Köln und die Silvester-Übergriffe – Auch der Tegernseer Helferkreis habe die Vorkommnisse nicht ignoriert. „Wir haben das natürlich untereinander diskutiert“, sagt Sprecherin Friederike Enders. Allerdings sei man zu einem etwas anderen Fazit gekommen. „Wer Köln kennt, weiß, dass sich die örtlichen Verhältnisse nicht ohne Weiteres auf Bayern übertragen lassen. Daher sehen wir hier keinen akuten Bedarf, etwas zu verändern“, so die Sprecherin.

Aber: „Köln hat uns insofern beflügelt, dass wir bestimmte andere Themen dringlicher anpacken. Dazu gehört etwa, dass wir wissen wollen, wer genau sich in der Halle alles aufhält“, sagt Friederike Enders. Das richtige Verhalten in der Öffentlichkeit, all das werde darüber hinaus schon seit etlichen Monaten in den Sprachkursen thematisiert – im Zuge eines integrations-pädagogischen Konzepts, erklärt die Helferkreis-Sprecherin.

Rottach-Egern: gute Vorbereitung und Kümmerer

In Rottach-Egern gibt es aktuell noch keine Halle und damit auch keine Flüchtlinge. Die Vorbereitungen für ihre baldige Ankunft laufen aber auf Hochtouren. „Wir nehmen die Ängste und Sorgen der Bevölkerung sehr ernst“, sagt Gabriele Schultes-Jaskolla, Gemeinderätin und eine der Initiatoren des neu gegründeten Helferkreises.

„Unser Ziel ist es, durch eine gute Organisation und Kommunikation Konflikte erst gar nicht entstehen zu lassen.“ Dafür habe man eigens ein Papier von der Bayrischen Staatsregierung angefordert, das auf Rechte und Pflichten von Asylbewerbern und Helfern eingehe. „Das sind Richtlinien, die den Helfern zur Orientierung dienen“, sagt Gabriele Schultes-Jaskolla.

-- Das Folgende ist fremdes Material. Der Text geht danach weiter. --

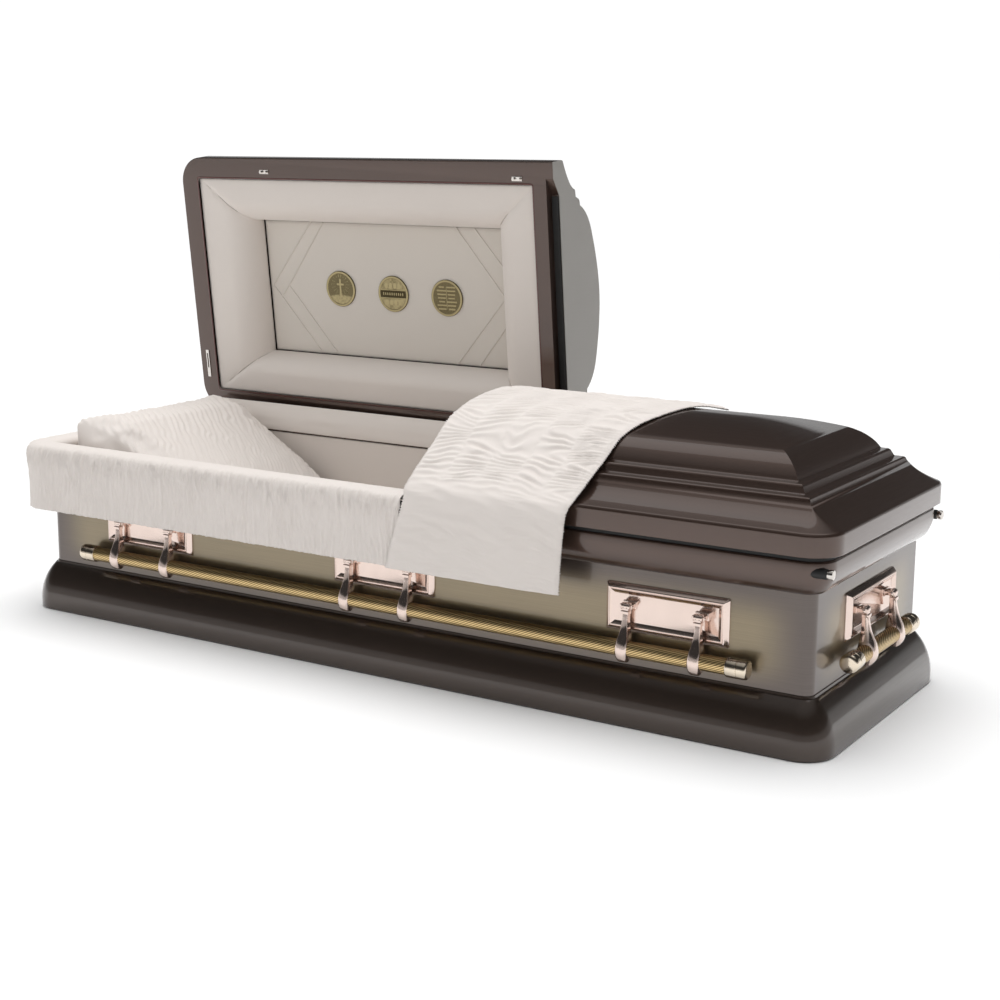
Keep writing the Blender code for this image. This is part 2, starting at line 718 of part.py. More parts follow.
def bar_mesh(half):
    """A turned bar with a larger cap on each end, along X."""
    end_half = [(0.0, half), (CAP_RADIUS - CAP_BEVEL, half), (CAP_RADIUS, half - CAP_BEVEL)]
    end_half += [(CAP_RADIUS, half - CAP_LENGTH), (BAR_RADIUS, half - CAP_LENGTH - CAP_SHOULDER)]
    profile = end_half + [(radius, -height) for radius, height in end_half[::-1]]
    mesh = bpy.data.meshes.new("bar")
    points = [(radius, 0.0, height) for radius, height in profile]
    mesh.from_pydata(points, [(index, index + 1) for index in range(len(points) - 1)], [])
    turned = add_object("turned_bar", mesh)
    screw = turned.modifiers.new("turning", "SCREW")
    screw.steps = BAR_SIDES
    screw.render_steps = BAR_SIDES
    screw.use_merge_vertices = True
    screw.merge_threshold = MERGE
    result = evaluated_mesh(turned)
    bpy.data.objects.remove(turned, do_unlink=True)
    turn = Matrix.Rotation(math.radians(90), 4, "Y")
    result.transform(Matrix.Translation((0, -BAR_OUT, -BAR_DROP)) @ turn)
    result.shade_smooth()
    result.set_sharp_from_angle(angle=math.radians(40))
    return result


def arm_mesh():
    """A bottle-shaped arm: a bored knuckle, a narrow neck and a wide foot that wraps the bar."""
    rings = []
    for height, half, front, back in ARM_LEVELS:
        slope = ARM_CORNER_SHARE * half
        ring = [(half, back), (half, front + slope), (half - slope, front)]
        ring += [(-x, y) for x, y in ring[::-1]]
        rings.append([(x, y, height) for x, y in ring])
    arm = loft("arm", rings)
    unite(arm, rod("knuckle", ARM_KNUCKLE_RADIUS, -ARM_KNUCKLE_HALF, ARM_KNUCKLE_HALF, (0.0, 0.0), 8))
    bar_bore = rod("bar_bore", BAR_BORE_RADIUS, -BORE_REACH, BORE_REACH, (-BAR_OUT, -BAR_DROP), 8)
    pin_bore = rod("pin_bore", ARM_BORE_RADIUS, -BORE_REACH, BORE_REACH, (0.0, 0.0), 6)
    cut(arm, bar_bore, pin_bore)
    mesh = arm.data
    bpy.data.objects.remove(arm, do_unlink=True)
    return mesh


def plate_mesh():
    """A framed plate on the body panel, with two lugs and a pin for each arm."""
    rings = []
    for inset, depth in PLATE_STEPS:
        x = PLATE_HALF_LENGTH - inset
        y = AXIS_OFFSET - GAP - depth
        low, high = PLATE_LOW + inset, PLATE_HIGH - inset
        rings.append([(-x, y, low), (x, y, low), (x, y, high), (-x, y, high)])
    plate = loft("plate", rings)
    tools = []
    for side in (-1, 1):
        middle = side * ARM_SPACING
        for lug_side in (-1, 1):
            near, far = (middle + lug_side * reach for reach in LUG_SPAN)
            lug_low = (min(near, far), -LUG_HALF, -LUG_HALF)
            tools.append(box("lug", lug_low, (max(near, far), LUG_BACK, LUG_HALF)))
        start, end = middle - PLATE_PIN_HALF, middle + PLATE_PIN_HALF
        tools.append(rod("pin", PLATE_PIN_RADIUS, start, end, (0.0, 0.0), 6))
    unite(plate, *tools)
    mesh = plate.data
    bpy.data.objects.remove(plate, do_unlink=True)
    return mesh


def hardware(side, centre, turn, bar, arm, plate, plate_offsets):
    """Fixed plates, and a pivot on the hinge axis that carries the bar and two arms for each plate."""
    mounting = add_empty(f"{side}_mounting", (*centre, AXIS_HEIGHT))
    mounting.rotation_euler.z = math.radians(turn)
    pivot = add_empty(f"{side}_bar_pivot", (0.0, 0.0, 0.0), mounting)
    add_object(f"bar_{side}", bar).parent = pivot
    arm_number = 0
    for number, offset in enumerate(plate_offsets, start=1):
        fixed = add_object(f"escutcheon_{side}_{number}", plate)
        fixed.parent = mounting
        fixed.location.x = offset
        for arm_side in (-1, 1):
            arm_number += 1
            swing = add_object(f"arm_{side}_{arm_number}", arm)
            swing.parent = pivot
            swing.location.x = offset + arm_side * ARM_SPACING


def make_hardware(finish):
    side_bar, end_bar = bar_mesh(SIDE_BAR_HALF), bar_mesh(END_BAR_HALF)
    arm, plate = arm_mesh(), plate_mesh()
    for mesh, material in ((side_bar, "gold"), (end_bar, "gold"), (arm, "rose"), (plate, "rose")):
        mesh.materials.clear()
        mesh.materials.append(finish[material])
    out_y = WIDTH / 2 - BODY_INSET + AXIS_OFFSET
    out_x = LENGTH / 2 - BODY_INSET + AXIS_OFFSET
    along = (-SIDE_PITCH, 0.0, SIDE_PITCH)
    hardware("front", (SIDE_CENTRE, -out_y), 0, side_bar, arm, plate, along)
    hardware("back", (SIDE_CENTRE, out_y), 180, side_bar, arm, plate, along)
    hardware("foot_end", (out_x, 0.0), 90, end_bar, arm, plate, (0.0,))
    hardware("head_end", (-out_x, 0.0), -90, end_bar, arm, plate, (0.0,))


clear_scene()
CASKET = make_collection("funeral_casket")
FINISHES = {
    "base": metal("base_paint", (0.020, 0.009, 0.006), 0.12, 0.6),
    "body": metal("body_bronze", (0.160, 0.125, 0.085), 0.35, 0.9),
    "lid": metal("lid_paint", (0.055, 0.030, 0.022), 0.15, 0.6),
    "plate": metal("end_plate_grey", (0.250, 0.235, 0.215), 0.50, 0.3),
    "rose": metal("rose_gold", (0.700, 0.500, 0.400), 0.15, 1.0),
    "gold": metal("bar_gold", (0.650, 0.450, 0.180), 0.30, 1.0),
    "chrome": metal("chrome", (0.700, 0.650, 0.600), 0.10, 1.0),
    "brass": metal("antique_brass", (0.200, 0.150, 0.060), 0.35, 1.0),
    "rubber": metal("black_rubber", (0.010, 0.010, 0.010), 0.70, 0.0),
    "cloth": metal("cream_cloth", (0.750, 0.680, 0.620), 0.90, 0.0),
}
make_body(FINISHES)
hinge_rail(FINISHES["lid"])
make_lids(FINISHES)
make_interior(FINISHES)
make_hardware(FINISHES)
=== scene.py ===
"""Dressed model of a funeral casket: painted metal, swing-bar hardware and a padded cloth interior.

Metres, +Z up, X along the length with the foot end at +X, the lid hinges along +Y.
An inset is a distance inwards from the plan's outer rectangle.
"""
import math

import bmesh
import bpy
import numpy as np
from mathutils import Matrix, Vector


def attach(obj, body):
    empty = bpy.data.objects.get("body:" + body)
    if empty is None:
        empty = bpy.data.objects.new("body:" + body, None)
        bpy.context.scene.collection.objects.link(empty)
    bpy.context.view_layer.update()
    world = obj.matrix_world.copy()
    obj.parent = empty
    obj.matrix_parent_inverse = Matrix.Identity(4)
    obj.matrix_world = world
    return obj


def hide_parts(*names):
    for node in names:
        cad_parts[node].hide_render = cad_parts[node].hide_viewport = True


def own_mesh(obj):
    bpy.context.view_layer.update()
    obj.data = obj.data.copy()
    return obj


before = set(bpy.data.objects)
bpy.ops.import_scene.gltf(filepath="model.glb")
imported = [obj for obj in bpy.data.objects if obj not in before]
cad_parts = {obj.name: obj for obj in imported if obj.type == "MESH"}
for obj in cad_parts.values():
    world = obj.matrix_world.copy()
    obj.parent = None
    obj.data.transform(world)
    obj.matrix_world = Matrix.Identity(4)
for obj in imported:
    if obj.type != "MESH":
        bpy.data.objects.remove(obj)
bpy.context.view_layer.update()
SCENE = bpy.context.scene

# Sizes shared with the part's source
LENGTH = 2.10
WIDTH = 0.685
CORNER_RADIUS = 0.068
SHEET = 0.0015
GAP = 0.0003
HINGE = Vector((0.0, 0.3506, 0.4156))
OPEN_ANGLE = 83.5
LID_BOTTOM = 0.398
LID_CROWN = 0.5965
HEAD_SHELL_END = 0.1007
HEAD_PLATE = (0.1010, 0.1025)
FOOT_PLATE = (0.1055, 0.1070)
FOOT_SHELL_START = 0.1073
ROLL_RIM = (-0.9935, 0.0450, -0.2875, 0.2875)
ROLL_PANEL = (-0.848, -0.086, -0.171, 0.186)
PANEL_FRONT = 0.4795
MEDALLION_CENTRES = ((-0.607, 0.005), (-0.438, 0.010), (-0.272, 0.012))
AXIS_HEIGHT = 0.245
AXIS_OFFSET = 0.0225
BAR_OUT = 0.0075
BAR_DROP = 0.085
ARM_SPACING = 0.079
SIDE_CENTRE = 0.010
SIDE_PITCH = 0.689
BODY_INSET = 0.0458

TO_OPEN = Matrix.Translation(HINGE) @ Matrix.Rotation(math.radians(-OPEN_ANGLE), 4, "X") @ Matrix.Translation(-HINGE)


# Shader tools


def node(tree, kind, inputs=None, **settings):
    """Add a node, set its options, and give each named input a value or a link."""
    made = tree.nodes.new(kind)
    for key, value in settings.items():
        setattr(made, key, value)
    for key, value in (inputs or {}).items():
        socket = made.inputs[key]
        if isinstance(value, bpy.types.NodeSocket):
            tree.links.new(value, socket)
        else:
            socket.default_value = value
    return made


def arithmetic(tree, operation, a, b=0.0, c=0.0):
    return node(tree, "ShaderNodeMath", {0: a, 1: b, 2: c}, operation=operation).outputs[0]


def rgb(colour):
    return (*colour, 1.0)


def mixed(tree, factor, first, second):
    """The second colour over the first, by the factor."""
    mix = node(tree, "ShaderNodeMix", data_type="RGBA")
    for index, value in ((0, factor), (6, first), (7, second)):
        if isinstance(value, bpy.types.NodeSocket):
            tree.links.new(value, mix.inputs[index])
        else:
            mix.inputs[index].default_value = value
    return mix.outputs[2]


def group(name, inputs, outputs):
    """A shader node group with its named sockets. Inputs are name, kind and value."""
    tree = bpy.data.node_groups.new(name, "ShaderNodeTree")
    for label, kind, value in inputs:
        socket = tree.interface.new_socket(label, in_out="INPUT", socket_type="NodeSocket" + kind)
        socket.default_value = value
    for label, kind in outputs:
        tree.interface.new_socket(label, in_out="OUTPUT", socket_type="NodeSocket" + kind)
    return tree, tree.nodes.new("NodeGroupInput"), tree.nodes.new("NodeGroupOutput")


def placed(tree, kept, inputs):
    """Place a shader group in a material, with its own values."""
    made = tree.nodes.new("ShaderNodeGroup")
    made.node_tree = kept
    for key, value in inputs.items():
        if isinstance(value, bpy.types.NodeSocket):
            tree.links.new(value, made.inputs[key])
        else:
            made.inputs[key].default_value = value
    return made


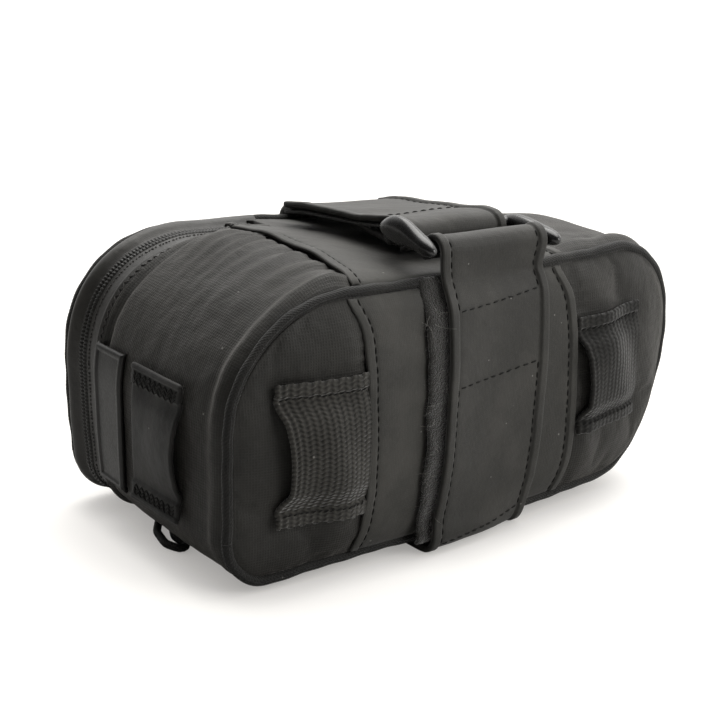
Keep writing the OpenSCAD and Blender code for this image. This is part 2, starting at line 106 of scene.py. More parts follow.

Das soll aber nicht die einzige Maßnahme sein, die zu einem friedlichen Zusammenleben in Rottach beitragen soll. „Wir stecken noch in den Planungen, aber es wird künftig eine Ansprechperson geben, die sich um die Sorgen und Nöte der Asylsuchenden kümmern wird“, verspricht sie.